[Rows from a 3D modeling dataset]

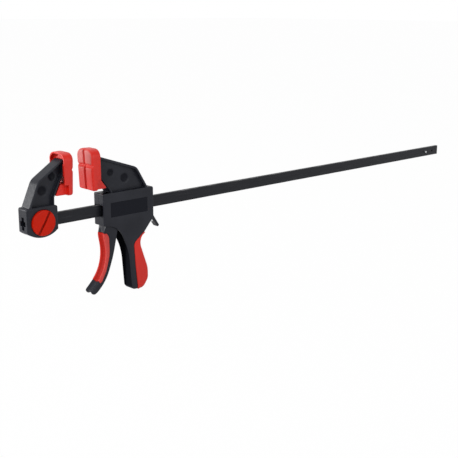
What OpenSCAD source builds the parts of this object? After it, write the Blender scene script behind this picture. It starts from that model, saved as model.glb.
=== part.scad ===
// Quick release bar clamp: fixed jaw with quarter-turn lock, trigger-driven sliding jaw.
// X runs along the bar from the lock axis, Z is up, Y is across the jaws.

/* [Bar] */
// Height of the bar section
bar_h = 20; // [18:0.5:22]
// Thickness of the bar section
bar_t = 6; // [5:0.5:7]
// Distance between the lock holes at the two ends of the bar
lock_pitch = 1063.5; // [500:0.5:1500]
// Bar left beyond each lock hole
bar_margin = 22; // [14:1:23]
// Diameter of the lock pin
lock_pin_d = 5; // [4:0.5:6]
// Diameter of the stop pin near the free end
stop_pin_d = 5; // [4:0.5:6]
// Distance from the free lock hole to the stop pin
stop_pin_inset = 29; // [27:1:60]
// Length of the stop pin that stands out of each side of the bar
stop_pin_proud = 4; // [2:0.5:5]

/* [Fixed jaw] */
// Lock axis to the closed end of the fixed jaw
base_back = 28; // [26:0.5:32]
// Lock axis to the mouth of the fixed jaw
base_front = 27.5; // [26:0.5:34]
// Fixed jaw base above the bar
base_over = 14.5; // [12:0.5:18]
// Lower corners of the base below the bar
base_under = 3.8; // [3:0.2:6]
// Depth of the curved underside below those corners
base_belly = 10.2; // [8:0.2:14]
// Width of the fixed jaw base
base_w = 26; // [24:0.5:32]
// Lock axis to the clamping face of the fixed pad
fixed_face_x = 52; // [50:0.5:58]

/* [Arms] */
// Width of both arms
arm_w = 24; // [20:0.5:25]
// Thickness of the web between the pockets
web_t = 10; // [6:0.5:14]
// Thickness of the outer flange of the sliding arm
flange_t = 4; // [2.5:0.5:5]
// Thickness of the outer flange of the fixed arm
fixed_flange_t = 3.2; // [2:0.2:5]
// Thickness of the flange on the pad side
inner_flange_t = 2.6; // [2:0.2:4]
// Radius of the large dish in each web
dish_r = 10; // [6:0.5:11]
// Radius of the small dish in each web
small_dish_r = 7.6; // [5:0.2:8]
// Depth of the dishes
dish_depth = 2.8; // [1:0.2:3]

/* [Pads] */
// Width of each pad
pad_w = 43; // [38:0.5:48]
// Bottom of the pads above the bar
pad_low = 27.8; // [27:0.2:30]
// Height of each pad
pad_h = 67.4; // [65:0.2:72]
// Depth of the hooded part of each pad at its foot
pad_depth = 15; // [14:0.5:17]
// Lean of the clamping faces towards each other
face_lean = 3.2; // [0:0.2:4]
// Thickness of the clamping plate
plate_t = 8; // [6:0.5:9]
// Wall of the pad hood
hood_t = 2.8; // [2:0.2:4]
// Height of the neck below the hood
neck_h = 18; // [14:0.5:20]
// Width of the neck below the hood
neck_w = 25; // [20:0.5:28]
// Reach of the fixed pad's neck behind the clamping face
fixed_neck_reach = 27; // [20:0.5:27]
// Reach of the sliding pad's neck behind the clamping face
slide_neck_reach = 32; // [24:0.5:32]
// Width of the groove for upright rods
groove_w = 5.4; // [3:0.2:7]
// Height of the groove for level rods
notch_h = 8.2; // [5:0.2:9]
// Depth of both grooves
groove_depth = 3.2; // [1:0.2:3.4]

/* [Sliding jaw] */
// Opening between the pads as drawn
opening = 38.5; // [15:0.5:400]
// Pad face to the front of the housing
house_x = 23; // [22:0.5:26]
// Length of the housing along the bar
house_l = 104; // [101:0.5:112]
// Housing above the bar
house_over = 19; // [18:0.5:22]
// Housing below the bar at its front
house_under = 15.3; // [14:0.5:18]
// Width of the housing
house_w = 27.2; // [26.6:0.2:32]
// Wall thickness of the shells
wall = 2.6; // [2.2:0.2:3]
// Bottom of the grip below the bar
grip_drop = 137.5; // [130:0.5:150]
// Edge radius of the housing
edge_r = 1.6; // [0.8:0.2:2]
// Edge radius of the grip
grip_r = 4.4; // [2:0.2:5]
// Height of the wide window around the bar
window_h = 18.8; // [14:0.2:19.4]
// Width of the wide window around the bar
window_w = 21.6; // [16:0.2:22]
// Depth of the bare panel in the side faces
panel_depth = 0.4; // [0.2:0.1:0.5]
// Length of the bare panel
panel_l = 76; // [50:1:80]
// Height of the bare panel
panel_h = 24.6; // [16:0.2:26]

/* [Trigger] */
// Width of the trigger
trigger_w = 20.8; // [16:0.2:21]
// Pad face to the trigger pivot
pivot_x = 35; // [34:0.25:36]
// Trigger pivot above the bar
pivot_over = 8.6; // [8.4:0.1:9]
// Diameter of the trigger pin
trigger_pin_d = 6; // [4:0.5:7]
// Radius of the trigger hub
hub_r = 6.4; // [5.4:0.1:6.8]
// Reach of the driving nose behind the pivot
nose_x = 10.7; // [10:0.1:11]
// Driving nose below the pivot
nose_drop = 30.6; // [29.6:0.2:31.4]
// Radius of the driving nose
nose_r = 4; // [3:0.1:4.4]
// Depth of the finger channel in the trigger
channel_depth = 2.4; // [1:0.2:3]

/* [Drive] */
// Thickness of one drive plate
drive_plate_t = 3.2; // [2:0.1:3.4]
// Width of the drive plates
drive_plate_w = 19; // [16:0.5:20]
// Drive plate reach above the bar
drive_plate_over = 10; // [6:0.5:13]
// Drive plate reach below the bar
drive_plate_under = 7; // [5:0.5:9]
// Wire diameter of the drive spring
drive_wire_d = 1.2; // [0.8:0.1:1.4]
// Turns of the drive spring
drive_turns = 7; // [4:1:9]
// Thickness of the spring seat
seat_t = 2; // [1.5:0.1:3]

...

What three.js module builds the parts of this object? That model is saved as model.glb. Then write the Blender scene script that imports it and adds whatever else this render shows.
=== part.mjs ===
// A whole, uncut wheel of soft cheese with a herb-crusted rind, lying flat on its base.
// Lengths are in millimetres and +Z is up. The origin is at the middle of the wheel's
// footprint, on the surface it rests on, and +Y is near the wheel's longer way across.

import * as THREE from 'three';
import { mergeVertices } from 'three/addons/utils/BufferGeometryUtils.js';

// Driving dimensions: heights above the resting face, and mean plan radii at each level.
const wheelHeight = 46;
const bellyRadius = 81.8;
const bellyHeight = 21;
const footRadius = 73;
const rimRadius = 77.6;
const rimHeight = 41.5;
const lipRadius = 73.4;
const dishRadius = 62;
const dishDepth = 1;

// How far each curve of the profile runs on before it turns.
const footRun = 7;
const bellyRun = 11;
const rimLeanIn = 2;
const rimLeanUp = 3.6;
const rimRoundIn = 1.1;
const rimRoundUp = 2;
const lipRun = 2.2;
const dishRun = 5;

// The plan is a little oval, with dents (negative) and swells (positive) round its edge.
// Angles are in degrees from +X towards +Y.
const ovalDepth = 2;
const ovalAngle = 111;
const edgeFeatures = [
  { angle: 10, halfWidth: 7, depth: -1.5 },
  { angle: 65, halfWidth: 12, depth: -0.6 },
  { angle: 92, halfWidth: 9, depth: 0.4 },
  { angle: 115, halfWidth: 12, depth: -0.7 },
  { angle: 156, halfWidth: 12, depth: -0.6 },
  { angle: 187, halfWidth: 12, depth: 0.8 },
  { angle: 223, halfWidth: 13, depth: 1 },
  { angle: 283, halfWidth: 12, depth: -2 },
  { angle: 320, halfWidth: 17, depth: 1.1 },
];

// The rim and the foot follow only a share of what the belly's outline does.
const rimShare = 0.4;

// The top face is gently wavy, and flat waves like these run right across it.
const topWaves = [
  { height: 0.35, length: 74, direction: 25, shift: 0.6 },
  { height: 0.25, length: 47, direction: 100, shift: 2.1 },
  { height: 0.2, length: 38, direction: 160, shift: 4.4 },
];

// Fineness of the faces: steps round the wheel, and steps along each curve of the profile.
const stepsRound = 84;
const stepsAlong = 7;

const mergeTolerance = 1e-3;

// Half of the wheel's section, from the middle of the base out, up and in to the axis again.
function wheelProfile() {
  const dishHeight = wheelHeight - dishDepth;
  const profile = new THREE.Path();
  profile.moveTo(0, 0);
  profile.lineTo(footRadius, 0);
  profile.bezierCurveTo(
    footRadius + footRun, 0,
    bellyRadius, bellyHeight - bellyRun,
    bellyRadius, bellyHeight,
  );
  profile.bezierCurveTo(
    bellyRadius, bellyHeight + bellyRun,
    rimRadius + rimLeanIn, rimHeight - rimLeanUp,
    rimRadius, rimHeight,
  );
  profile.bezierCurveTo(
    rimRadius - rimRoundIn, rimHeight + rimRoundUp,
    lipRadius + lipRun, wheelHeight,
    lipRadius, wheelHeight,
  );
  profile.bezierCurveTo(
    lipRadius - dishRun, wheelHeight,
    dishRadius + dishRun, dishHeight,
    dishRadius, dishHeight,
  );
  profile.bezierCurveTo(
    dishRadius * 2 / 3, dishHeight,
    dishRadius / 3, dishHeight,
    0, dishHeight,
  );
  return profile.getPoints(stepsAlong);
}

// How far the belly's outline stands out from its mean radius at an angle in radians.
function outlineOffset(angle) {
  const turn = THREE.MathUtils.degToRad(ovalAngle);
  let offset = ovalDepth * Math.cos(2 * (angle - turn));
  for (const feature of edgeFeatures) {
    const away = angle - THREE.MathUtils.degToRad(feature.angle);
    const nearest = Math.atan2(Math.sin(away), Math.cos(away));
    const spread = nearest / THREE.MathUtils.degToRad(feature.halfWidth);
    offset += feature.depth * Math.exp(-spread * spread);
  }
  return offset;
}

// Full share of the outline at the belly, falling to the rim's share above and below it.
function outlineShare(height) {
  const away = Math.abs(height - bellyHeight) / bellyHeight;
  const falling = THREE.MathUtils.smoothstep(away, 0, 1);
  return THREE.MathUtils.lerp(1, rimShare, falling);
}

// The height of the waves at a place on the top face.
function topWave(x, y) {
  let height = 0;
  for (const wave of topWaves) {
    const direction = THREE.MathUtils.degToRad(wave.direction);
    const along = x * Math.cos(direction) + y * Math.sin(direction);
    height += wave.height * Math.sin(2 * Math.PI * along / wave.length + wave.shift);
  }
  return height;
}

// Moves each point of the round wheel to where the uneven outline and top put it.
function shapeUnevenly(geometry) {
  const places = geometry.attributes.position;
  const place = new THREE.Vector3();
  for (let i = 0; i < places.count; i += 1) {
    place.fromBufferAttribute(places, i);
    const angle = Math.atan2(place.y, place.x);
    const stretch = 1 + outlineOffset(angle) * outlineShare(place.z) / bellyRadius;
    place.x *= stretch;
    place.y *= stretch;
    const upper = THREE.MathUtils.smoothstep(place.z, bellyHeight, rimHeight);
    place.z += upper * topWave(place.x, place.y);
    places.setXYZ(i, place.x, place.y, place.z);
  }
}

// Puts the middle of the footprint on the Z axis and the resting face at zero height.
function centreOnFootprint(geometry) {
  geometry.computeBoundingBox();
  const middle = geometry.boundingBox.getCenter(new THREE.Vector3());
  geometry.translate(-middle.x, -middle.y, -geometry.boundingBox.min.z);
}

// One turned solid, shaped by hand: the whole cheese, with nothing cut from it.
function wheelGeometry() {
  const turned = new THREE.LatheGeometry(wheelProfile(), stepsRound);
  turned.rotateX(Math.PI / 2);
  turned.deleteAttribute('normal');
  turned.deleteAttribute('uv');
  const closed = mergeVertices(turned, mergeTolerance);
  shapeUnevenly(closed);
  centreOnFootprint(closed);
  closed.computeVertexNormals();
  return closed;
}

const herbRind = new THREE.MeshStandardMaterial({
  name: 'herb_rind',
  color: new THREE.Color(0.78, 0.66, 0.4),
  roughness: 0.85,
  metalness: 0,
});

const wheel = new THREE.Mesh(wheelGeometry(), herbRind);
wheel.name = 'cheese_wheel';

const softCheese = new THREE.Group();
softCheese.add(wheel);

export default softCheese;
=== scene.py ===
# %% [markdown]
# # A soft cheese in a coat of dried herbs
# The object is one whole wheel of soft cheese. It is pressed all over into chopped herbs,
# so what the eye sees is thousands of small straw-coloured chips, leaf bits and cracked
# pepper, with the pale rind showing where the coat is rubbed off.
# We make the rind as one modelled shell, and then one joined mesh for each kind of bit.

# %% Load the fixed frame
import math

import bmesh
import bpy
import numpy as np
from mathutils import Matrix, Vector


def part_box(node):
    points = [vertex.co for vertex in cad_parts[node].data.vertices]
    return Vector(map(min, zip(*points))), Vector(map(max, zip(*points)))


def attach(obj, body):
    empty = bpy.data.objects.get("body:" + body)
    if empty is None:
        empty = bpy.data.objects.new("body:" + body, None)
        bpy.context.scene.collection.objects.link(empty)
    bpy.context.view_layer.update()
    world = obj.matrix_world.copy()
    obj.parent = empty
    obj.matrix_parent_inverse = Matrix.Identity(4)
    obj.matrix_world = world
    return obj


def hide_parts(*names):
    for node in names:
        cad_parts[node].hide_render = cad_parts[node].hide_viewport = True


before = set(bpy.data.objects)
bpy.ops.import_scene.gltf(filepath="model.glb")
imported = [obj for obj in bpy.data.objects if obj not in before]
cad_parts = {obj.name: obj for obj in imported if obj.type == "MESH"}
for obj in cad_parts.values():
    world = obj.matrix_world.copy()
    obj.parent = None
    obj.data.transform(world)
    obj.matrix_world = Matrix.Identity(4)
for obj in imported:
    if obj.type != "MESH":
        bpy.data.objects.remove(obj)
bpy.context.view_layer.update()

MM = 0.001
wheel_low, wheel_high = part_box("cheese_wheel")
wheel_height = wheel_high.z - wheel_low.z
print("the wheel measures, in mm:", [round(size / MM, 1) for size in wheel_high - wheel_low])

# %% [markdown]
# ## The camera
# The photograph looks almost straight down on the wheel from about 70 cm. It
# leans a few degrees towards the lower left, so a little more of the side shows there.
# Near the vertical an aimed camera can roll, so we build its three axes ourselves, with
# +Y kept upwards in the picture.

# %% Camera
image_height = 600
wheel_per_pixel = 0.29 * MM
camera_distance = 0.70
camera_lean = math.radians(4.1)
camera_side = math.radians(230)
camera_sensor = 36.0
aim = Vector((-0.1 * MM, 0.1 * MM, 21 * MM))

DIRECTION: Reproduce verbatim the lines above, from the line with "What OpenSCAD source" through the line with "stop_pin_proud = 4; // [2:0.5:5]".

FINAL RESULT:
What OpenSCAD source builds the parts of this object? After it, write the Blender scene script behind this picture. It starts from that model, saved as model.glb.
=== part.scad ===
// Quick release bar clamp: fixed jaw with quarter-turn lock, trigger-driven sliding jaw.
// X runs along the bar from the lock axis, Z is up, Y is across the jaws.

/* [Bar] */
// Height of the bar section
bar_h = 20; // [18:0.5:22]
// Thickness of the bar section
bar_t = 6; // [5:0.5:7]
// Distance between the lock holes at the two ends of the bar
lock_pitch = 1063.5; // [500:0.5:1500]
// Bar left beyond each lock hole
bar_margin = 22; // [14:1:23]
// Diameter of the lock pin
lock_pin_d = 5; // [4:0.5:6]
// Diameter of the stop pin near the free end
stop_pin_d = 5; // [4:0.5:6]
// Distance from the free lock hole to the stop pin
stop_pin_inset = 29; // [27:1:60]
// Length of the stop pin that stands out of each side of the bar
stop_pin_proud = 4; // [2:0.5:5]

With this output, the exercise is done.